Shunyi Zhao, Biao Huang, Yuriy S. Shmaliy, Bayesian state estimation on finite horizons: The case of linear state–space model,Automatica, Volume 85, 2017, Pages 91-99, DOI: 10.1016/j.automatica.2017.07.043.

The finite impulse response (FIR) filter and infinite impulse response filter including the Kalman filter (KF) are generally considered as two different types of state estimation methods. In this paper, the sequential Bayesian philosophy is extended to a filter design using a fixed amount of most recent measurements, with the aim of exploiting the FIR structure and unifying some basic FIR filters with the KF. Specifically, the conditional mean and covariance of the posterior probability density functions are first derived to show the FIR counterpart of the KF. To remove the dependence on initial states, the corresponding likelihood is further maximized and realized iteratively. It shows that the maximum likelihood modification unifies the existing unbiased FIR filters by tuning a weighting matrix. Moreover, it converges to the Kalman estimate with the increase of horizon length, and can thus be considered as a link between the FIR filtering and the KF. Several important properties including stability and robustness against errors of noise statistics are illustrated. Finally, a moving target tracking example and an experiment with a three degrees-of-freedom helicopter system are introduced to demonstrate effectiveness.

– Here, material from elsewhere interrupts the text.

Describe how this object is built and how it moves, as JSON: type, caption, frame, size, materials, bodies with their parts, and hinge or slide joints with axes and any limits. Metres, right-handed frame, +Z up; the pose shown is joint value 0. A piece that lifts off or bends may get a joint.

Example of learning a Bayesian network using expert knowledge

H. Amirkhani, M. Rahmati, P. J. F. Lucas and A. Hommersom, Exploiting Experts’ Knowledge for Structure Learning of Bayesian Networks, IEEE Transactions on Pattern Analysis and Machine Intelligence, vol. 39, no. 11, pp. 2154-2170, DOI: 10.1109/TPAMI.2016.2636828.

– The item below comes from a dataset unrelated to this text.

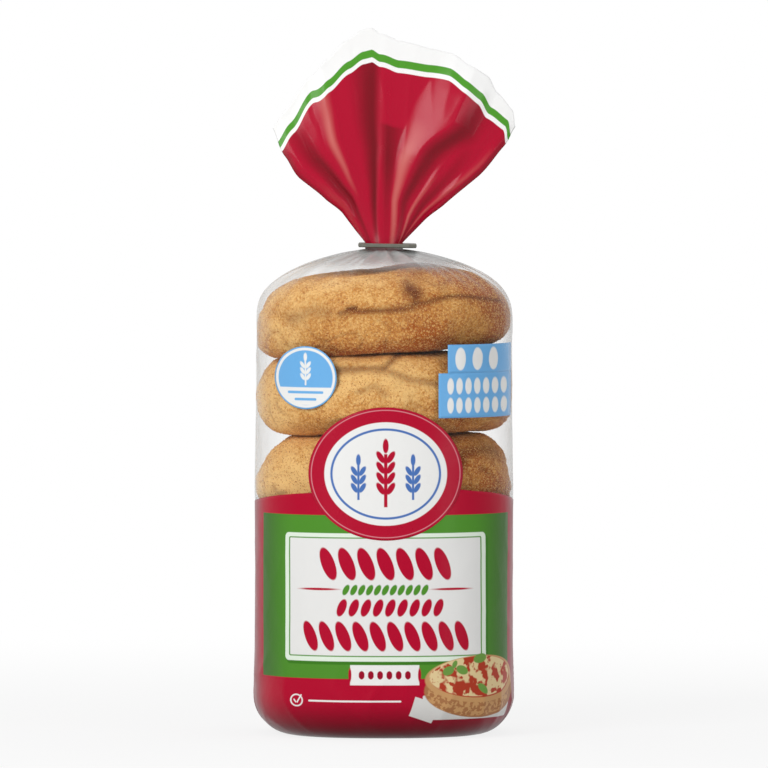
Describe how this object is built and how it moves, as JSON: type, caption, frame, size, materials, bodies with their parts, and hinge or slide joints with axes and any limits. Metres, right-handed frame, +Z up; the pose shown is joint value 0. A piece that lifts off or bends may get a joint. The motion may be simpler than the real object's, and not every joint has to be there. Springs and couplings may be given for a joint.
{
  "type": "tied film bag of English muffins",
  "caption": "Upright tied film bag of English muffins with a clear window, a printed lower wrap, a gathered neck held by a flat tag, and a fan of film above it.",
  "frame": {"origin": "bottom centre of the whole pack's box, on the floor under the middle of the bag", "axes": "+Z up along the stack of muffins, +X to the right seen from the printed front, the front faces -Y"},
  "size_m": [0.0914, 0.09, 0.2466],
  "materials": {
    "printed_film": "glossy red printed polythene film",
    "clear_film": "clear glossy polythene film, slightly milky at its folds",
    "tag_plastic": "satin moulded polystyrene, olive grey",
    "muffin_crust": "matte baked crust, golden brown",
    "semolina": "matte dry grains"
  },
  "bodies": {
    "root": {"bag": "printed_film", "closure_tag": "tag_plastic"}
  },
  "joints": []
}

Learning Bayesian network structures from data is known to be hard, mainly because the number of candidate graphs is super-exponential in the number of variables. Furthermore, using observational data alone, the true causal graph is not discernible from other graphs that model the same set of conditional independencies. In this paper, it is investigated whether Bayesian network structure learning can be improved by exploiting the opinions of multiple domain experts regarding cause-effect relationships. In practice, experts have different individual probabilities of correctly labeling the inclusion or exclusion of edges in the structure. The accuracy of each expert is modeled by three parameters. Two new scoring functions are introduced that score each candidate graph based on the data and experts’ opinions, taking into account their accuracy parameters. In the first scoring function, the experts’ accuracies are estimated using an expectation-maximization-based algorithm and the estimated accuracies are explicitly used in the scoring process. The second function marginalizes out the accuracy parameters to obtain more robust scores when it is not possible to obtain a good estimate of experts’ accuracies. The experimental results on simulated and real world datasets show that exploiting experts’ knowledge can improve the structure learning if we take the experts’ accuracies into account.